All the kids he knew ripped their parents 24/7, but Will never piled on. For good reason: Will West had won the parent lottery. They were smart, fair, and honest, not like the phonies who preached values, then slummed like delinquents when their kids weren't around. (1.27)
Unlike the protagonists of many young adult novels, Will has nice parents. So of course we're not surprised when they get knocked out of play fairly quickly. There's no drama in having nice parents, after all.
But, hey, what do you need a peer group for when your parents are your only friends? So what if that messed him up massively for the rest of his life? He might get over it, someday. After decades of therapy and a barge full of antidepressants. (1.29)
As nice as Will's parents are, they have a weird way of wanting Will not to have friends. This only breeds a sarcastic streak in their otherwise well-behaved son. But it turns out they may have been on to something…
Mom always breaks the spaghetti in half before she drops it in the water. (6.43)
Will knows his parents very well, so he suspects something is up when his mom starts making spaghetti differently from the way she used to.
"And the idea that something we did would bring pain or sorrow into your life is the worst feeling your mom and I have ever known." (6.58)
Will's dad feels like he has failed when the bad guys come after his son. Is he being hard on himself? Or is he right? Is it somehow all Dad's fault?
"We love you more than anything life." (6.62)
This explains why Will's parents are so overprotective. But maybe things wouldn't have gone down the tubes so quickly if they had allowed Will a little more flexibility with his life, instead of keeping him from making friends. Or what if they had told him the truth about himself? Did they even know the truth?
"I'll come for you. I don't know when, but I swear I'll tear down the gates of hell to find you." (6.62)
Dad is definitely Will's champion and defender. On the other hand, we'll learn at the end of the book that Dad might be responsible for all the nasty stuff that's gone down, so maybe Dad is speaking from guilt here.
"Dad. Oh my God. Oh my God." Please don't hurt him, please don't hurt him, please let him be okay. (6.65)
Will often panics about his dad, but he never seems to feel concerned that his mom might be dead. Why does he have different reactions toward his parents?
"Trying to help your pop while he's lying there all messed up in some distant city? That's awesome." (7.89)
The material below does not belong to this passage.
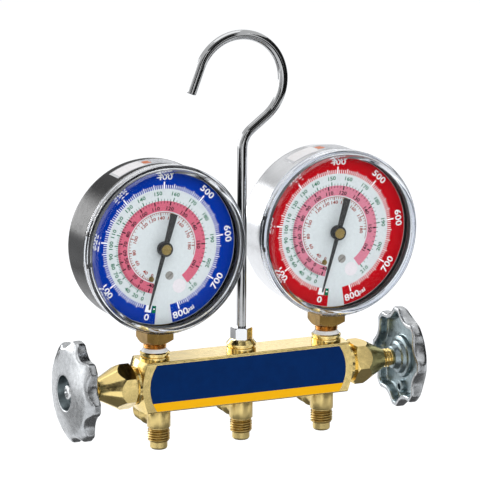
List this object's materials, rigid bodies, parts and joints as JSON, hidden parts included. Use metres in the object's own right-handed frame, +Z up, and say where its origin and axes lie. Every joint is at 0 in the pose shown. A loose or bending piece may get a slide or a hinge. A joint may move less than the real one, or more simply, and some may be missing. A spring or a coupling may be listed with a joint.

Nando respects Will for trying to help his dad. Apparently, he doesn't need to know that Will is lying here. Plus, well, okay, Will isn't entirely lying here. He's doing all this in the hope that he will be able to rescue his dad eventually.
"That belonged to my dad," said Will. (33.94)
Will is talking about his dad's medical bag here. We haven't thought of Will's parents in a while, but hints are dropping that they might have a bigger role in the mystery than we initially anticipated.
And if you can hear me, thought Will, that's for my parents, you ugly son of a b****! (45.45)
Will becomes motivated by revenge near the end of the book, wanting to hurt the bad guys because they hurt his parents.